To hear him tell it, his life has been an “endless amount of being in the right place at the right time.” At 16 he had a daydream of running down the aisle of a theatre to Bette Midler saying “Oh, Miss Midler, I know every note of every song you ever sang!” and getting a job with her. That daydream actually came true when he was in the theatre while Miss Midler was rehearsing on stage with her backup singers, the Harlettes, and searching for the music for a song nobody in the orchestra had the music for. Marc got his daydream realized when he popped up and said “I can play it for you, Miss M.” That led to a real-life fantasy of moving to L.A. with Bette Midler, and staying in her guest house, having breakfast opposite the famous diva, who was still in her pajamas. “She was too frugal to put me up at a hotel,” says Shaiman. 

It also led to a life-long association with the singer. “We’re recording on Wednesday and she’s driving me nuts!” Shaiman said laughing.
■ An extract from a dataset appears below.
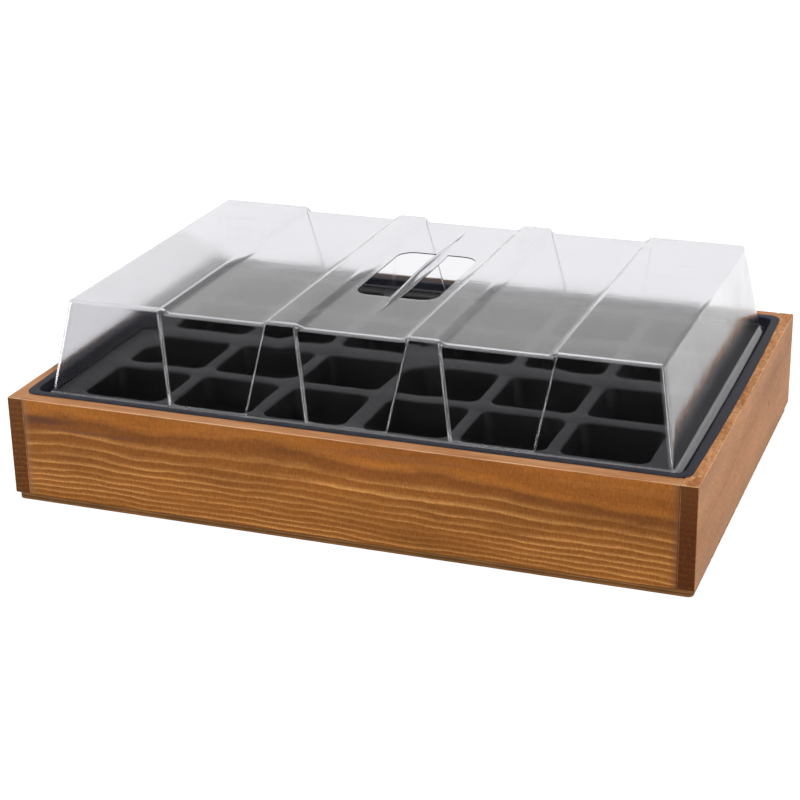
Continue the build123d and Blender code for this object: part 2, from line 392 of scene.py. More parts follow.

Advice from the man who wrote “Good Morning, Baltimore” with his life partner, Scott Rudin?  “Say yes to everything!” It sounds like a formula for success if you’re Marc Shaiman.

‘Holding My Own’ by Didi Conn

Didi Conn doesn’t consider herself a writer. “I never wrote anything,” she says, after presenting her powerful one-woman show, “Holding My Own,” at the Tavern Stage on Sunday afternoon, the last day of the festival. She may not write, but she wrote the heck out of this show. 

You know Didi as the actress who played Frenchie in “Grease” and if you have children who are millennials, as Stacy in "Shining Time Station," the PBS Children's Television series, shown from 1989 to 1993. The actress, who suffered some of the pain of  #MeToo treatment by powerful men in the movie business, found herself “unable to find my funny bone anymore.”  Her solution was to take up boxing. 

Boxing? Really? You have to understand that Didi Conn is a powerful force as an actress, but she is slight of build compared to Big Eddie, the 6’ 7” trainer she worked with.

She is also the mother of a son with Pervasive Developmental Delay, a form of autism. Part of the play shows Conn dealing with Danny’s emotional and physical outbursts, as he grows older and more imposing physically. For Conn, boxing was “training for the unexpected” and gave her the “ability to transcend what I thought was possible.” 

In a chance encounter with Muhammad Ali on leaving a hotel in New York City, she felt compelled to connect with him. The Champ stood with her outside his SUV and she told him part of her story of boxing, inviting him to punch her abdomen, which he did, lightly. They embraced and he told her to “rumble, young lady, rumble!” With “Holding Your Own,” she has done just that.